In relation to backlogs, there is a steady progress being made but high number of backlogs is still common. For example, Muhoza Primary Court has 554 delayed cases, the High Court 496, Musanze Intermediate Court 410, Ndora Primary Court 315 counts 315 backlogs than other courts assessed.

Concerning the quality of judgments, overall, the large majority of cases received by appellate courts are eventually confirmed. For example, an average of 81% of cases lodged in appellate courts were neither overturned nor rectified. However, the study showed an average of 16% and 6% judgments that were overturned and rectified respectively. Intermediary courts that handle the highest volume of cases show also the highest proportion of quality problems with handling court cases.

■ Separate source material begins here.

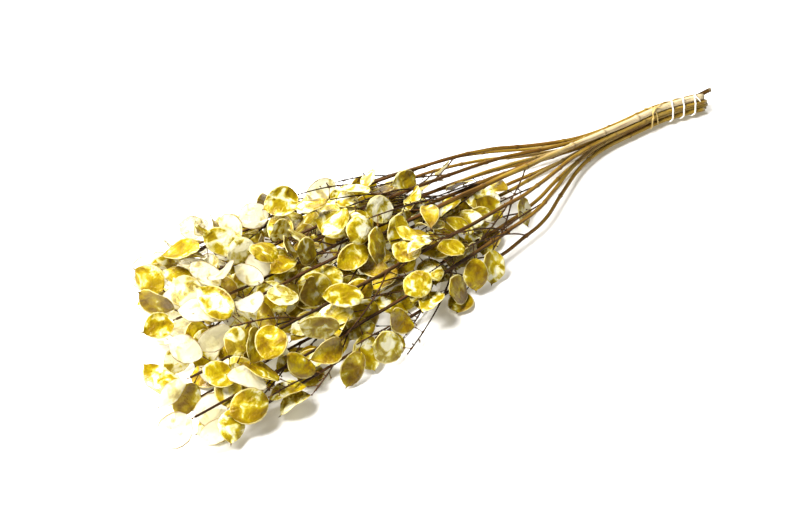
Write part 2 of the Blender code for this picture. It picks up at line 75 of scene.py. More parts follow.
# Where each stem aims at TIP_DISTANCE (across, up), its length, radius at the cut end, bow
# upwards, how far its cut end stands back, where its first side twig leaves, and its twigs.
STEMS = (
    (96.0, 12.0, 618.0, 2.2, 0.0, 3.0, 316.0, 3),
    (86.0, 30.0, 636.0, 2.3, 3.0, 5.0, 306.0, 4),
    (62.0, 44.0, 622.0, 2.3, 5.0, 1.0, 340.0, 4),
    (50.0, 13.0, 640.0, 2.1, 0.0, 6.0, 322.0, 3),
    (14.0, 54.0, 640.0, 2.3, 5.0, -9.0, 330.0, 4),
    (18.0, 36.0, 664.0, 2.2, 2.0, 2.0, 300.0, 4),
    (-16.0, 48.0, 668.0, 2.3, 4.0, 4.0, 284.0, 5),
    (2.0, 12.0, 650.0, 2.2, 0.0, 0.0, 340.0, 3),
    (-42.0, 56.0, 620.0, 3.4, 8.0, 8.0, 262.0, 5),
    (-30.0, 20.0, 664.0, 2.2, 2.0, 3.0, 292.0, 4),
    (-84.0, 48.0, 690.0, 2.3, 6.0, 5.0, 262.0, 6),
    (-78.0, 14.0, 696.0, 2.2, 0.0, 1.0, 276.0, 5),
    (-110.0, 32.0, 702.0, 2.3, 2.0, 2.0, 266.0, 6),
    (-120.0, 14.0, 672.0, 2.2, 0.0, 7.0, 300.0, 6),
)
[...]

As far as legality of arrest and detention is concerned, the data suggests that the legal time limits for the arrest by the police, provisional detention by the prosecutor and the decision on provisional detention by the judge are largely observed in practice. However, a few unlawful cases were still detected. The zero tolerance to unlawful detentions shall be strived for.

In conclusion, observations suggest that customer care and compliance with legal procedures make faster progress than other areas. Practices during the hearing, compliance with legal deadlines, quality of judgment and legality of provisional detention are concrete issue where partial gains in eliminating negative trends have been achieved. However, number of backlogs, breaches of steps in compliance with the legal procedures and breaching deadlines in delivering justice has still an adverse effect on the quality of judgments. Strategies towards further steps to eliminate isolated cases of unlawful detention, in particular excessive number of days spent in detention, shall be elaborated. Furthermore, this observation report confirms largely the trend shown in the Situational analysis. Despite two different sets of indicators, findings and, most importantly, recommendations shall be based on the synergies between the two reports.